Tu as maintenant plus d'une décennie de carrière à ton actif ; quels sont les obstacles rencontrés et comment les as-tu surmonté ?
Il y en a beaucoup mais je vais juste en citer quelques-uns. Déjà, le slam n'est pas vraiment commercial donc, nous sommes bien souvent obligés de tout faire nous-mêmes, faute de promoteurs. De plus, quand on se déclare slameur, on n'intéresse pas vraiment les programmateurs de festivals ; en tout cas en Belgique où j'évolue, c'est assez compliqué.
L'autre obstacle rencontré, c’est simplement celui d'être femme ! Il faut dire qu'à la base, le slam était un milieu dominé par les hommes. Maintenant, cela commence à changer, quoique le machisme règne encore, avec toute sa grossièreté. Des fois, tu as des gens qui te contactent, prétendument pour un motif professionnel, alors qu'ils ont de mauvaises intentions derrière la tête.
Cette situation décourage beaucoup de femmes dans le milieu ; elles sont légion à subir des agissements abusifs de producteurs, musiciens ou programmateurs d'événements.

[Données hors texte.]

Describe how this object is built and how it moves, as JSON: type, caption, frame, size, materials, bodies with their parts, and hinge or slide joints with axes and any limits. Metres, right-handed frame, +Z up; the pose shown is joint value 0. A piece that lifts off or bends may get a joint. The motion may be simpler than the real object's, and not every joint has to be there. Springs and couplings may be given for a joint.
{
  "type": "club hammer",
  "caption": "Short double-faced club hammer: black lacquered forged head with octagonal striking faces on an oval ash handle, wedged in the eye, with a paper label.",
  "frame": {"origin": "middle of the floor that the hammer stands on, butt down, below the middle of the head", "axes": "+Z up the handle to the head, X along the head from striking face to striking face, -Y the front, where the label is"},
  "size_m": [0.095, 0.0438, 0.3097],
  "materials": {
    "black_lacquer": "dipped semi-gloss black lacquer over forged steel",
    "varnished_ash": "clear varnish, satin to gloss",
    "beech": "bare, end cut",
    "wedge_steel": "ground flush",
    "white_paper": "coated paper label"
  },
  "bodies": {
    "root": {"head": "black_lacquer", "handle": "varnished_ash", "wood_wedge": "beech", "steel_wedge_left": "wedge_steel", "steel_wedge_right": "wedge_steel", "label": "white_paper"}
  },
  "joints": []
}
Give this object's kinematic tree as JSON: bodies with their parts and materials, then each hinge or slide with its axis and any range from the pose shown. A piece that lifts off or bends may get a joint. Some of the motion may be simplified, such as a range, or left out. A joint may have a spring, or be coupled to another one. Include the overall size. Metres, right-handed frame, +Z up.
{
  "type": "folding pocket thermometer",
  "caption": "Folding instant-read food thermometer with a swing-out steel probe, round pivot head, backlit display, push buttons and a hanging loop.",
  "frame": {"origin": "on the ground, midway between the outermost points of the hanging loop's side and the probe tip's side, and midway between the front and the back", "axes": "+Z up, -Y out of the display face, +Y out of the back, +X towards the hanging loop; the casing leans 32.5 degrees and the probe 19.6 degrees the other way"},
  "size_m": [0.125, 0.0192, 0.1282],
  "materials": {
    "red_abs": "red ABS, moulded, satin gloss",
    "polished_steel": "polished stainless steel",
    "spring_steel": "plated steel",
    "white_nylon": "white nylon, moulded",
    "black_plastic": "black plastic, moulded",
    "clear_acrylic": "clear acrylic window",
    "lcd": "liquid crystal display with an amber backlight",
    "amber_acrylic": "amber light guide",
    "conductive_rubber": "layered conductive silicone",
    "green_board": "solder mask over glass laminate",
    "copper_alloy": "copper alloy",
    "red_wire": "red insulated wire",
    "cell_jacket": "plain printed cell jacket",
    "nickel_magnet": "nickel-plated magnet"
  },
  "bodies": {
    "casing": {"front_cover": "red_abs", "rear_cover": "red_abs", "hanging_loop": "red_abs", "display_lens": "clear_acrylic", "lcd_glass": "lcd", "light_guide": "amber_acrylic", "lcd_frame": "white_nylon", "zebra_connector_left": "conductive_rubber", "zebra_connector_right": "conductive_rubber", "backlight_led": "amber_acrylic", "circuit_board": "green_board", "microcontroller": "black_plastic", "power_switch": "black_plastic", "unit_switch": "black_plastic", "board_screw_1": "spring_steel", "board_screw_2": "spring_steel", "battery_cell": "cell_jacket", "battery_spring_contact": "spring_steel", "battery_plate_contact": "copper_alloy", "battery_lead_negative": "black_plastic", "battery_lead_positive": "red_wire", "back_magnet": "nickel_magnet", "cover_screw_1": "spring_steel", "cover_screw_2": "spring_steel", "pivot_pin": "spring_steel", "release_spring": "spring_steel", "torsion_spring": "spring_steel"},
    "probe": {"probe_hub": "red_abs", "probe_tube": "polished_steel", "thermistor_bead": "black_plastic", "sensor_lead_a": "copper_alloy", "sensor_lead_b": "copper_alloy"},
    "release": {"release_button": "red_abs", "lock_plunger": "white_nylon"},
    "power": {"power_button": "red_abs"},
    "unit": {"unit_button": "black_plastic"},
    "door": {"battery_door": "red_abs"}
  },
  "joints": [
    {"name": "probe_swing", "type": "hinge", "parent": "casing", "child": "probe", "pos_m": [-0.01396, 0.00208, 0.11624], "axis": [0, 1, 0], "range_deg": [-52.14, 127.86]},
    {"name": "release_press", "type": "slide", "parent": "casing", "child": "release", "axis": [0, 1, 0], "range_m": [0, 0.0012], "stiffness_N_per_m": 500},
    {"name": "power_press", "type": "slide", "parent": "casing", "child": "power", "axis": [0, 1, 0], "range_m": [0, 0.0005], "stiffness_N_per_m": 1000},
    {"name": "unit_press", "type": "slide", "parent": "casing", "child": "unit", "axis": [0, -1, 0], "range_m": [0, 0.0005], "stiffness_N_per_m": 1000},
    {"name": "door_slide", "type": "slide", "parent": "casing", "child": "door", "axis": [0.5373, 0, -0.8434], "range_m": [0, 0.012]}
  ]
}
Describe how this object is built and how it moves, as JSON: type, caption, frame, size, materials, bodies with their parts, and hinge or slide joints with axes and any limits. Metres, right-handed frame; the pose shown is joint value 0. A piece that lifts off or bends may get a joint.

Tu es plus ambitieuse qu'on ne peut le penser. Tu as envie de t'essayer au théâtre et même à la danse. Où comptes-tu t’arrêter ?
J'aime bien combiner avec d'autres disciplines et c'est le conseil que je donne à ceux qui participent à mes ateliers. Il ne faut pas que se limiter au slam et rester entre slameurs.
C'est bien plus intéressant, je trouve, d'aller travailler avec des chorégraphes, expérimenter des rencontres avec d'autres créatifs, notamment les artistes visuels...
Me concernant, oui, je m'intéresse aussi au théâtre, sans doute un jour j'écrirai une pièce. Je travaille aussi sur un roman. J'ai vraiment envie de toucher au maximum de choses possibles, car si je me limite au slam, au bout d'un moment, je risque de me lasser.
Joy Band est le nom de ton premier EP. Que voulais-tu transmettre à ton public à travers les 4 titres qu'il contient ?
Je voulais juste faire danser les gens avec mes morceaux, les plonger dans l'ambiance d'un festival où tout le monde est debout. Je voulais produire des titres rythmés sur Joy Band car mon répertoire comptait déjà beaucoup de morceaux dans un style plutôt classique.